# [EXERCISE TASK]
Reproduce the data exactly.

# [INFORMATION SHOWN]
* * * *

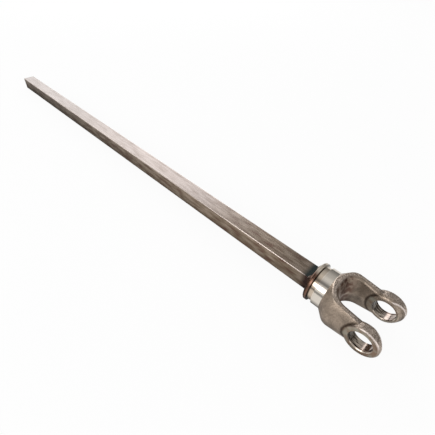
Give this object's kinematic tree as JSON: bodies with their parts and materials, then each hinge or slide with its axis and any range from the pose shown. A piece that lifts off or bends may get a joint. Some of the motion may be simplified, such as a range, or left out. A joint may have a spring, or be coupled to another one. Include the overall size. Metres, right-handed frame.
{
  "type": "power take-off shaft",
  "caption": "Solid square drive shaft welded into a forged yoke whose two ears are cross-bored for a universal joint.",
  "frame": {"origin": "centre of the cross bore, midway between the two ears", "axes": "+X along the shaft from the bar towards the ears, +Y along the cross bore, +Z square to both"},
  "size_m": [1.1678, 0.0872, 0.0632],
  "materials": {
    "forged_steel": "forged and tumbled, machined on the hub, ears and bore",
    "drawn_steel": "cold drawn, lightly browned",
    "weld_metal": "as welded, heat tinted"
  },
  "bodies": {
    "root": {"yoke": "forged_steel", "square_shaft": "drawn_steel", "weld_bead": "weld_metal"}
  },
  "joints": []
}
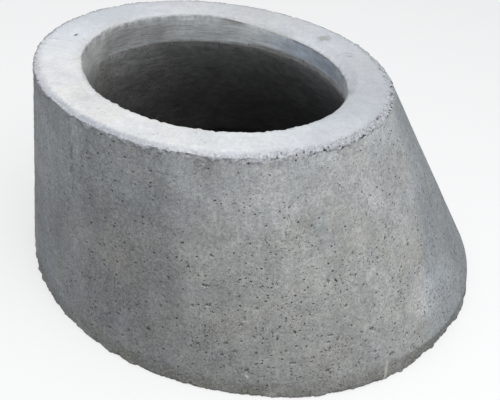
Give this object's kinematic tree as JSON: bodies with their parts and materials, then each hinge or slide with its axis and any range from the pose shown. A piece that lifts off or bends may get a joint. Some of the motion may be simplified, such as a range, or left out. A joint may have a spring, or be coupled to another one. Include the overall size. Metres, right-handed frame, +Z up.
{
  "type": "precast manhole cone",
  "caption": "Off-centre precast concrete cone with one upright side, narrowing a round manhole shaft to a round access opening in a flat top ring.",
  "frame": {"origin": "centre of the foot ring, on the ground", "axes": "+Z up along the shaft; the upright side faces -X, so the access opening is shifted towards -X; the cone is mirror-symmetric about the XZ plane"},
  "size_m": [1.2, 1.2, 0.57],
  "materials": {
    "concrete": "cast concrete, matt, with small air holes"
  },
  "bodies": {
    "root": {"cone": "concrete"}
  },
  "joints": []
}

* * * *

# [TASK SOLUTION]
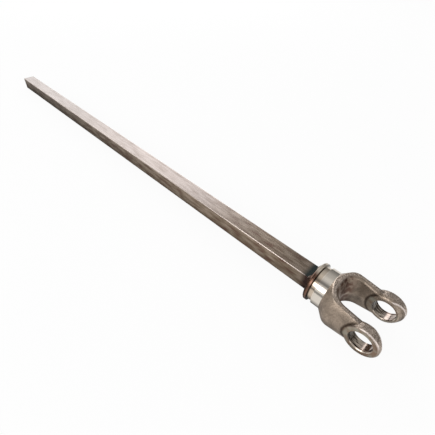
Give this object's kinematic tree as JSON: bodies with their parts and materials, then each hinge or slide with its axis and any range from the pose shown. A piece that lifts off or bends may get a joint. Some of the motion may be simplified, such as a range, or left out. A joint may have a spring, or be coupled to another one. Include the overall size. Metres, right-handed frame.
{
  "type": "power take-off shaft",
  "caption": "Solid square drive shaft welded into a forged yoke whose two ears are cross-bored for a universal joint.",
  "frame": {"origin": "centre of the cross bore, midway between the two ears", "axes": "+X along the shaft from the bar towards the ears, +Y along the cross bore, +Z square to both"},
  "size_m": [1.1678, 0.0872, 0.0632],
  "materials": {
    "forged_steel": "forged and tumbled, machined on the hub, ears and bore",
    "drawn_steel": "cold drawn, lightly browned",
    "weld_metal": "as welded, heat tinted"
  },
  "bodies": {
    "root": {"yoke": "forged_steel", "square_shaft": "drawn_steel", "weld_bead": "weld_metal"}
  },
  "joints": []
}
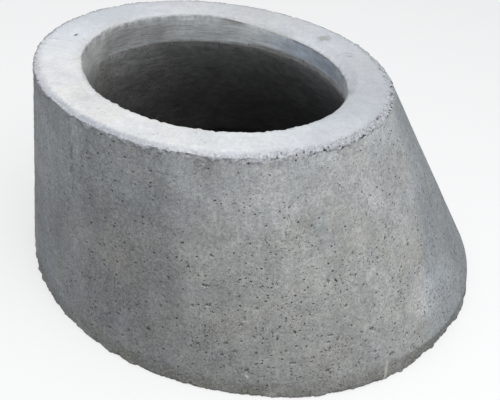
Give this object's kinematic tree as JSON: bodies with their parts and materials, then each hinge or slide with its axis and any range from the pose shown. A piece that lifts off or bends may get a joint. Some of the motion may be simplified, such as a range, or left out. A joint may have a spring, or be coupled to another one. Include the overall size. Metres, right-handed frame, +Z up.
{
  "type": "precast manhole cone",
  "caption": "Off-centre precast concrete cone with one upright side, narrowing a round manhole shaft to a round access opening in a flat top ring.",
  "frame": {"origin": "centre of the foot ring, on the ground", "axes": "+Z up along the shaft; the upright side faces -X, so the access opening is shifted towards -X; the cone is mirror-symmetric about the XZ plane"},
  "size_m": [1.2, 1.2, 0.57],
  "materials": {
    "concrete": "cast concrete, matt, with small air holes"
  },
  "bodies": {
    "root": {"cone": "concrete"}
  },
  "joints": []
}